*Given exercise*
Every line must be returned precisely as it is written.

*Information shown*
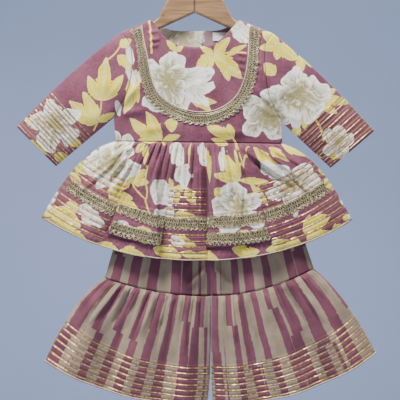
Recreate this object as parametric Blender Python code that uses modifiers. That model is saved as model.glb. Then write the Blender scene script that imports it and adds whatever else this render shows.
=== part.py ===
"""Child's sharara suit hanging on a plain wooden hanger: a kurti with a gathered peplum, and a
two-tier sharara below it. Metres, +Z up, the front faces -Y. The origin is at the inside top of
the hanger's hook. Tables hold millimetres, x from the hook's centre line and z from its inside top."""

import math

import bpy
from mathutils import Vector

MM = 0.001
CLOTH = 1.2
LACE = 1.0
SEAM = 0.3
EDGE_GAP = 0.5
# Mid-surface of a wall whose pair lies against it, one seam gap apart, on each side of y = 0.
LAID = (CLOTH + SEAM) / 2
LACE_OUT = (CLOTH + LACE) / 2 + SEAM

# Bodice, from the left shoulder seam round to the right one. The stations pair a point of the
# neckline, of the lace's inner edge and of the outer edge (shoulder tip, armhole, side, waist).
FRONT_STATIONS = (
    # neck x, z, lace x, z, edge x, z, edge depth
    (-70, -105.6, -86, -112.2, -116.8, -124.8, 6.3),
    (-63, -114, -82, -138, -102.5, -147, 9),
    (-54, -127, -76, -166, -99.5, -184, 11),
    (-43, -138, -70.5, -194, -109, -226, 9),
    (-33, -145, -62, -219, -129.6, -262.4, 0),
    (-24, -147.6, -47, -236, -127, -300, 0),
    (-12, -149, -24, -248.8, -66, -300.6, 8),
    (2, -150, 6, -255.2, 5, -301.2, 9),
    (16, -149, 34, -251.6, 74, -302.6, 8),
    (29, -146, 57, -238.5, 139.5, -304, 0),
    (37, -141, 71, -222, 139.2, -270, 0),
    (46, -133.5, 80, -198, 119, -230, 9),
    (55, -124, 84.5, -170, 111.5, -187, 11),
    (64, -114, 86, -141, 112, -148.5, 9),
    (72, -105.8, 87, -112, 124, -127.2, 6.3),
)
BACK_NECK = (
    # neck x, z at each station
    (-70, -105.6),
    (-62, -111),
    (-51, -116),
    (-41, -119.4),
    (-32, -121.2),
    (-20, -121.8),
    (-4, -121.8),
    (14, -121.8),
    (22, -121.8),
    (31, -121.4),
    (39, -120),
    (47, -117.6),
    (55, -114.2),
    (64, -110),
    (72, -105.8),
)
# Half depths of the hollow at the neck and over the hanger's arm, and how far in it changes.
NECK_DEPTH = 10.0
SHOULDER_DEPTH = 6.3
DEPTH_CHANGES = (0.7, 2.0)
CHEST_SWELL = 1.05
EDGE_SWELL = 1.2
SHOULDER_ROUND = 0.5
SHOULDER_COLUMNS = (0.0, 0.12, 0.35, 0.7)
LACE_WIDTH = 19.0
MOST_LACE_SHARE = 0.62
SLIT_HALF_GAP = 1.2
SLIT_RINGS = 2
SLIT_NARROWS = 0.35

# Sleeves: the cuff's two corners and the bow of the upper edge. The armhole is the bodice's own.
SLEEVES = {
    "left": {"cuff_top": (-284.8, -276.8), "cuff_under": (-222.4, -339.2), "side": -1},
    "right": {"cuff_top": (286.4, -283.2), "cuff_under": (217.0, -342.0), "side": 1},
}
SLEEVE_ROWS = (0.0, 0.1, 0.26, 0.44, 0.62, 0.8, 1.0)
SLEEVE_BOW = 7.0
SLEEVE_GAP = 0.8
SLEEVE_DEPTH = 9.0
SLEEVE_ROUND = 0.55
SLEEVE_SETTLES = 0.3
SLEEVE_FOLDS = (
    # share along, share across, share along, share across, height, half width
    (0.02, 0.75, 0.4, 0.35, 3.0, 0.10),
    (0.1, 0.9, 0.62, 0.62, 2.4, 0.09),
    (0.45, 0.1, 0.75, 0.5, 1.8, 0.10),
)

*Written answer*
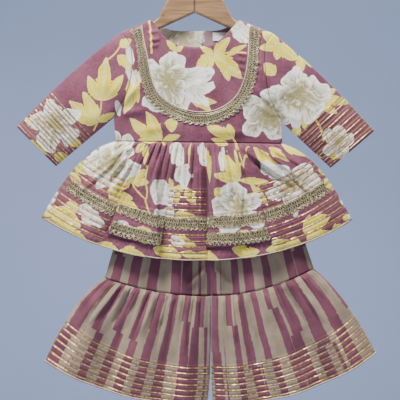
Recreate this object as parametric Blender Python code that uses modifiers. That model is saved as model.glb. Then write the Blender scene script that imports it and adds whatever else this render shows.
=== part.py ===
"""Child's sharara suit hanging on a plain wooden hanger: a kurti with a gathered peplum, and a
two-tier sharara below it. Metres, +Z up, the front faces -Y. The origin is at the inside top of
the hanger's hook. Tables hold millimetres, x from the hook's centre line and z from its inside top."""

import math

import bpy
from mathutils import Vector

MM = 0.001
CLOTH = 1.2
LACE = 1.0
SEAM = 0.3
EDGE_GAP = 0.5
# Mid-surface of a wall whose pair lies against it, one seam gap apart, on each side of y = 0.
LAID = (CLOTH + SEAM) / 2
LACE_OUT = (CLOTH + LACE) / 2 + SEAM

# Bodice, from the left shoulder seam round to the right one. The stations pair a point of the
# neckline, of the lace's inner edge and of the outer edge (shoulder tip, armhole, side, waist).
FRONT_STATIONS = (
    # neck x, z, lace x, z, edge x, z, edge depth
    (-70, -105.6, -86, -112.2, -116.8, -124.8, 6.3),
    (-63, -114, -82, -138, -102.5, -147, 9),
    (-54, -127, -76, -166, -99.5, -184, 11),
    (-43, -138, -70.5, -194, -109, -226, 9),
    (-33, -145, -62, -219, -129.6, -262.4, 0),
    (-24, -147.6, -47, -236, -127, -300, 0),
    (-12, -149, -24, -248.8, -66, -300.6, 8),
    (2, -150, 6, -255.2, 5, -301.2, 9),
    (16, -149, 34, -251.6, 74, -302.6, 8),
    (29, -146, 57, -238.5, 139.5, -304, 0),
    (37, -141, 71, -222, 139.2, -270, 0),
    (46, -133.5, 80, -198, 119, -230, 9),
    (55, -124, 84.5, -170, 111.5, -187, 11),
    (64, -114, 86, -141, 112, -148.5, 9),
    (72, -105.8, 87, -112, 124, -127.2, 6.3),
)
BACK_NECK = (
    # neck x, z at each station
    (-70, -105.6),
    (-62, -111),
    (-51, -116),
    (-41, -119.4),
    (-32, -121.2),
    (-20, -121.8),
    (-4, -121.8),
    (14, -121.8),
    (22, -121.8),
    (31, -121.4),
    (39, -120),
    (47, -117.6),
    (55, -114.2),
    (64, -110),
    (72, -105.8),
)
# Half depths of the hollow at the neck and over the hanger's arm, and how far in it changes.
NECK_DEPTH = 10.0
SHOULDER_DEPTH = 6.3
DEPTH_CHANGES = (0.7, 2.0)
CHEST_SWELL = 1.05
EDGE_SWELL = 1.2
SHOULDER_ROUND = 0.5
SHOULDER_COLUMNS = (0.0, 0.12, 0.35, 0.7)
LACE_WIDTH = 19.0
MOST_LACE_SHARE = 0.62
SLIT_HALF_GAP = 1.2
SLIT_RINGS = 2
SLIT_NARROWS = 0.35

# Sleeves: the cuff's two corners and the bow of the upper edge. The armhole is the bodice's own.
SLEEVES = {
    "left": {"cuff_top": (-284.8, -276.8), "cuff_under": (-222.4, -339.2), "side": -1},
    "right": {"cuff_top": (286.4, -283.2), "cuff_under": (217.0, -342.0), "side": 1},
}
SLEEVE_ROWS = (0.0, 0.1, 0.26, 0.44, 0.62, 0.8, 1.0)
SLEEVE_BOW = 7.0
SLEEVE_GAP = 0.8
SLEEVE_DEPTH = 9.0
SLEEVE_ROUND = 0.55
SLEEVE_SETTLES = 0.3
SLEEVE_FOLDS = (
    # share along, share across, share along, share across, height, half width
    (0.02, 0.75, 0.4, 0.35, 3.0, 0.10),
    (0.1, 0.9, 0.62, 0.62, 2.4, 0.09),
    (0.45, 0.1, 0.75, 0.5, 1.8, 0.10),
)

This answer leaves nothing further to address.